2nd Mayor of Rajshahi
- In office 16 April 1990 – 6 November 1990
- Preceded by: M. Abdul Hadi
- Succeeded by: Mesbah Uddin Ahmmed

Member of Parliament for Rajshahi-1
- In office 1988–1990
- Preceded by: Mujibur Rahman
- Succeeded by: Aminul Haque

Personal details
- Born: June 1955 Shibganj, Chapai Nawabganj, Rajshahi, East Pakistan
- Died: 3 February 2020 (aged 64) Square Hospital, Dhaka, Bangladesh
- Party: Jatiya Party (Ershad)

= Durul Huda =

Bangladeshi politician (1955–2020)

Durul Huda (June 1955 – 3 February 2020) was a Bangladeshi freedom fighter and politician belonging to Jatiya Party. He was a member of the Jatiya Sangsad. He was also the mayor of Rajshahi City Corporation.

==Biography==
Huda was born in June 1955 at Mollatola in Shibganj of Chapai Nawabganj.
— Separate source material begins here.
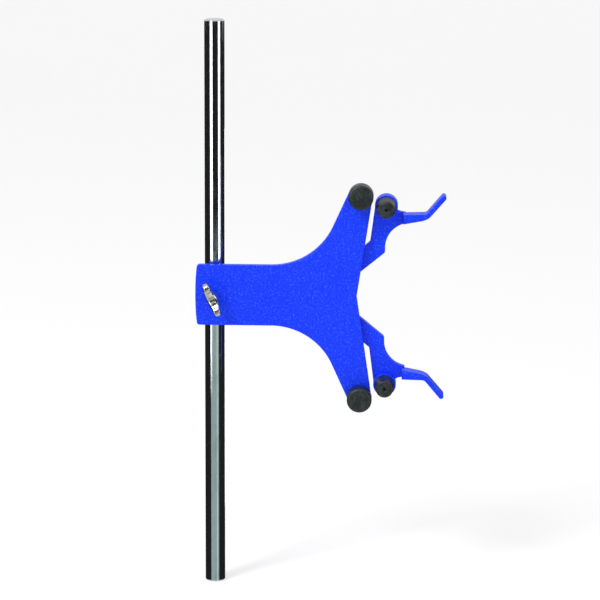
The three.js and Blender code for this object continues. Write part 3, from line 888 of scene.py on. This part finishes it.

He took part in the Liberation War of Bangladesh in 1971.

Huda was elected as a member of the Jatiya Sangsad from Rajshahi-1 in 1988. He was the mayor of Rajshahi City Corporation from 16 April 1990 to 6 November 1990. His mayoral post was equivalent to the status of deputy minister. He was also the chairman of Rajshahi Zilla Parishad.

Huda died on 3 February 2020 at Square Hospital in Dhaka at the age of 64.